Omdat ze de grote behoefte onderkenden, begonnen uitgeverijen voor christelijke scholen zich te ontwikkelen. Een combinatie van evangelisch elan en het juiste moment leidde tot grote investeringen in de ontwikkeling van christelijke leerboeken en lesmateriaal voor scholen.

 Accelerated Christian Education (ACE) (Versneld christelijk onderwijs)  begon in 1970. Dit bedrijf ontwikkelde leerplanmateriaal vanaf de kleuterschool tot de 12e klas. De scholen gingen van dat leerplan uit en er was ook traditioneel onderwijs bij betrokken. Het ACE-programma was gemakkelijk voor gebruik bij thuisonderwijs. Het was niet uitzonderlijk dat sommige jonge mensen moeite hadden om zich aan deze nieuwe aanpak aan te passen, maar velen bloeiden met dit curriculum (leerplan) op. Veel kerken vonden deze benadering de meest praktische manier om een christelijke school in hun plaatselijke kerk te onderhouden en veel ouders vonden dit eveneens praktisch om thuisonderwijs te geven.

In 1972 ontstond BEKA-boeken vanuit Pensacola Christian College, een niet-confessionele christelijke hogeschool. Dit programma was ontworpen om tekstboeken en lesmateriaal te bieden in een traditionele setting vanaf de kleuterschool tot aan de 12e klas. Het was geschikt voor thuisonderwijs.

In 1974 werd Bob Jones Press opgericht door de Bob Jones University. Bob Jones was een niet-confessionele, liberaal christelijke universiteit. Het leverde ook tekstboeken en onderwijsmateriaal voor traditionele christelijke scholen en is gemakkelijk aan te passen voor thuisonderwijs.

In de afgelopen vijf decennia zijn deze drie programma’s zeer succesvol geweest. Ze hebben vele duizenden jonge mensen opgeleid. Ze hebben zeer gepassioneerde supporters en promotors. Ook hebben ze uitstekend opvoedkundig materiaal geproduceerd over verschillende onderwerpen.
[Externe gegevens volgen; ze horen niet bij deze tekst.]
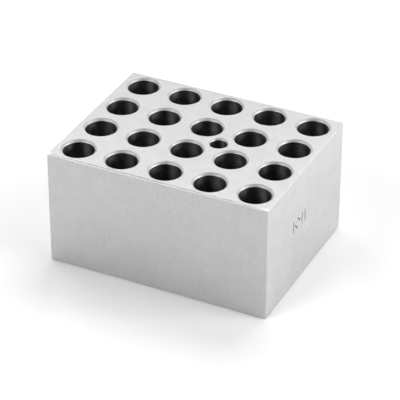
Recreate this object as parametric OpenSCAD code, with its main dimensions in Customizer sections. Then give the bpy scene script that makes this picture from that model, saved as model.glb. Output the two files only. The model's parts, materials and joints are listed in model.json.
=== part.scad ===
// Interchangeable block of a dry block heater.
// One machined piece of aluminium: a rectangular block with a grid of blind, countersunk
// wells for round-bottomed tubes, and one slimmer well between four of them for a thermometer
// or a lifting rod. Origin: centre of the bottom face. +X is the long side, +Z is up.

/* [Block] */
// Length along X
block_w = 95; // [92:0.5:110]
// Depth along Y, front to back
block_d = 73.5; // [71:0.5:90]
// Height
block_h = 50; // [48:0.5:70]
// Bevel on the edges round the top and the bottom
edge_bevel = 0.5; // [0.1:0.1:1]
// Bevel on the four upright edges
corner_bevel = 0.3; // [0.1:0.1:1]

/* [Tube wells] */
// Wells along the length
columns = 5; // [3:1:5]
// Wells from front to back
rows = 4; // [3:1:4]
// Spacing of the wells along the length
pitch_x = 19.05; // [16:0.05:19.5]
// Spacing of the wells from front to back
pitch_y = 18.55; // [16:0.05:18.6]
// Bore of a tube well
well_d = 12.8; // [6:0.1:13]
// Depth of a tube well at its full bore
well_depth = 42; // [20:1:43]
// Width of the 45 degree countersink at the mouth of a tube well
well_countersink = 0.9; // [0.2:0.1:1.2]

/* [Thermometer well] */
// Column that the thermometer well lies just after
thermo_after_column = 3; // [1:1:4]
// Row that the thermometer well lies just behind
thermo_after_row = 2; // [1:1:3]
// Bore of the thermometer well
thermo_d = 7; // [4:0.5:8]
// Depth of the thermometer well at its full bore
thermo_depth = 38; // [20:1:44]
// Width of the 45 degree countersink at the mouth of the thermometer well
thermo_countersink = 0.7; // [0.2:0.1:1]

/* [Size mark] */
// Distance of the mark from the middle of the right-hand face, along Y
mark_y = -6; // [-20:0.5:20]
// Height of the mark's middle
mark_z = 27.5; // [10:0.5:38]
// Height of the mark's strokes
mark_h = 5.5; // [4:0.5:8]
// Spacing of the mark's strokes
mark_pitch = 2.8; // [2.6:0.1:5]
// Width of each stroke
mark_stroke = 0.7; // [0.3:0.1:1]
// Depth that the mark is pressed in
mark_depth = 0.4; // [0.1:0.1:0.8]

/* [Hidden] */

// Point angle of the twist drill that leaves the bottom of each well
drill_point = 118;
// How far a cutting shape runs past the face it cuts
past = 0.5;
// Sides that stand for a full circle
round_sides = 96;

// Middle of the well in a column and row, both counted from the front left corner
function well_x(column) = (column - (columns + 1) / 2) * pitch_x;
function well_y(row) = (row - (rows + 1) / 2) * pitch_y;

// Height of the cone that a drill of this diameter leaves
function drill_cone_h(d) = d / 2 / tan(drill_point / 2);

// Rectangle about the middle with bevelled corners
module bevelled_rectangle(w, h, bevel) {
  polygon([
    [-w / 2 + bevel, -h / 2], [w / 2 - bevel, -h / 2],
    [w / 2, -h / 2 + bevel], [w / 2, h / 2 - bevel],
    [w / 2 - bevel, h / 2], [-w / 2 + bevel, h / 2],
    [-w / 2, h / 2 - bevel], [-w / 2, -h / 2 + bevel],
  ]);
}

// Box on the origin plane with flat bevels, one size round its top and bottom and one on its
// upright edges
module bevelled_box(w, d, h, bevel, upright_bevel) {
  intersection() {
    linear_extrude(h) bevelled_rectangle(w, d, upright_bevel);
    translate([0, d / 2, h / 2]) rotate([90, 0, 0])
      linear_extrude(d) bevelled_rectangle(w, h, bevel);
    translate([-w / 2, 0, h / 2]) rotate([90, 0, 90])
      linear_extrude(w) bevelled_rectangle(d, h, bevel);
  }
}

// Cutting shape of a drilled and countersunk well, turned about its own axis:
// its mouth is on the origin plane, its full bore goes to depth, and its cone lies below that
module well_cutter(d, depth, countersink) {
  r = d / 2;
  rotate_extrude($fn = round_sides)
    polygon([
      [0, past], [r + countersink + past, past],
      [r, -countersink], [r, -depth],
      [0, -depth - drill_cone_h(d)],
    ]);
}

// One upright stroke of the mark, as drawn in the plane of the face
module mark_bar() {
  square([mark_stroke, mark_h], center = true);
}

// Outline of a diamond as tall as a stroke
module mark_diamond() {
  side = mark_h / sqrt(2);
  rotate(45) difference() {
    square(side, center = true);
    square(side - 2 * mark_stroke, center = true);
  }
}

// Plain size mark: a stroke, a diamond and two more strokes
module mark_outline() {
  for (place = [-2, 1, 2]) translate([place * mark_pitch, 0]) mark_bar();
  translate([-mark_pitch / 2, 0]) mark_diamond();
}

module block() {
  color("gainsboro")
  difference() {
    bevelled_box(block_w, block_d, block_h, edge_bevel, corner_bevel);
    for (column = [1:columns], row = [1:rows])
      translate([well_x(column), well_y(row), block_h])
        well_cutter(well_d, well_depth, well_countersink);
    translate([well_x(thermo_after_column + 0.5), well_y(thermo_after_row + 0.5), block_h])
      well_cutter(thermo_d, thermo_depth, thermo_countersink);
    translate([block_w / 2 - mark_depth, mark_y, mark_z]) rotate([90, 0, 90])
      linear_extrude(mark_depth + past) mark_outline();
  }
}

block();
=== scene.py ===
"""The interchangeable block of a dry block heater: one piece of bead-blasted aluminium with a grid of
countersunk wells, on a pale floor. Lengths are in metres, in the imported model's own frame."""

import json
import math

import bmesh
import bpy
from mathutils import Matrix, Vector


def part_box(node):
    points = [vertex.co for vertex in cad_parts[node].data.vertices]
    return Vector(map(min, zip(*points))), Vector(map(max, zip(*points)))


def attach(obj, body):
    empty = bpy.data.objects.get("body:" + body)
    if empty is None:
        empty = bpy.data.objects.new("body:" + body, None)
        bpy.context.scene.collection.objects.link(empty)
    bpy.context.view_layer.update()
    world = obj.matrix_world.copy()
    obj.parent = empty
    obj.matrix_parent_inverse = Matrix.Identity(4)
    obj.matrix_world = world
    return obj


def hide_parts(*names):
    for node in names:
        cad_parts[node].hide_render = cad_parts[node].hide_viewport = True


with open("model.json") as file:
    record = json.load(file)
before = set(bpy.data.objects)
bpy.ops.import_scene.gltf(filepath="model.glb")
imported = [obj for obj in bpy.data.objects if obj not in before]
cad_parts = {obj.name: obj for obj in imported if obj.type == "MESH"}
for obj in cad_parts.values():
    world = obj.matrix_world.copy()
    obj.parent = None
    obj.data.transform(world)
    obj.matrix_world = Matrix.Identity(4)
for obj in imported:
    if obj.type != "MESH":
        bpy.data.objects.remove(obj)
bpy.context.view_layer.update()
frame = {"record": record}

MM = 0.001

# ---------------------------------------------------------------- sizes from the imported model
MOUNTS = {m["name"]: m for m in frame["record"]["mounts"]}
BLOCK_LOW, BLOCK_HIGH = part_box("block")
TOP = BLOCK_HIGH.z
BOTTOM = BLOCK_LOW.z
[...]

Andere kleinere christelijke uitgeverijen hebben de hoeveelheid beschikbare bronnen voor christelijk onderwijs in de VS uitgebreid. Het Freedom Baptist-curriculum van Landmark, Alpha and Omega, en Rod and Staff spelen allemaal een belangrijke rol in de christelijke schoolbeweging.

Die opleving van het christelijk onderwijs in de VS ontwikkelde zich buiten de hoofdstroom van de Amerikaanse cultuur. Er waren een aantal pogingen om de christelijke onderwijsbeweging legaal te stoppen. In de jaren tachtig en negentig van de vorige eeuw moesten in het hele land vele juridische veldslagen worden uitgevochten. Gelukkig wonnen de voorstanders van het christelijk onderwijs slag na slag in de rechtszalen en met de wetgevende macht! Tegenwoordig wordt het meeste christelijke onderwijs in de VS gegeven met weinig inmenging van de staat.

De seculieren controleren nog steeds de openbare scholen, maar het christelijk onderwijs bloeit. Meer dan vier miljoen studenten gaan naar particuliere christelijke scholen en meer dan twee miljoen jongeren krijgen thuisonderwijs. De sluiting van een openbare school vanwege COVID-beperkingen zorgt ervoor, dat steeds meer mensen de keuze voor christelijk onderwijs overwegen.

Een aantal jaren geleden was ik betrokken bij een debat met een leerkrachte van een openbare school in het noorden van Indiana. Ze begon haar presentatie met het citeren van een oud Afrikaans gezegde: “Er is een heel dorp nodig om een kind groot te brengen.” De opvoeding van kinderen is de verantwoordelijkheid van de ouders. Ze willen misschien hulp van school en kerkmensen inroepen, als ze er zeker van zijn dat die hen zullen helpen hun kinderen goed te onderwijzen en op te leiden. Kinderen hebben goede academici, goede voorbeelden en een grondig christelijk wereldbeeld nodig.

De VS was gegrond op het christelijk onderwijs. Tragisch genoeg werd dat onderwijs opgegeven door de hoofdstroom van de Amerikaanse cultuur. Een aanzienlijke minderheid van de Amerikaanse jongeren krijgt tegenwoordig een christelijke opleiding. Moge hun aantal toenemen! Ik vermoed, dat hun positieve invloed in de VS veel groter zal zijn dan je in eerste instantie van hun aantal zou verwachten.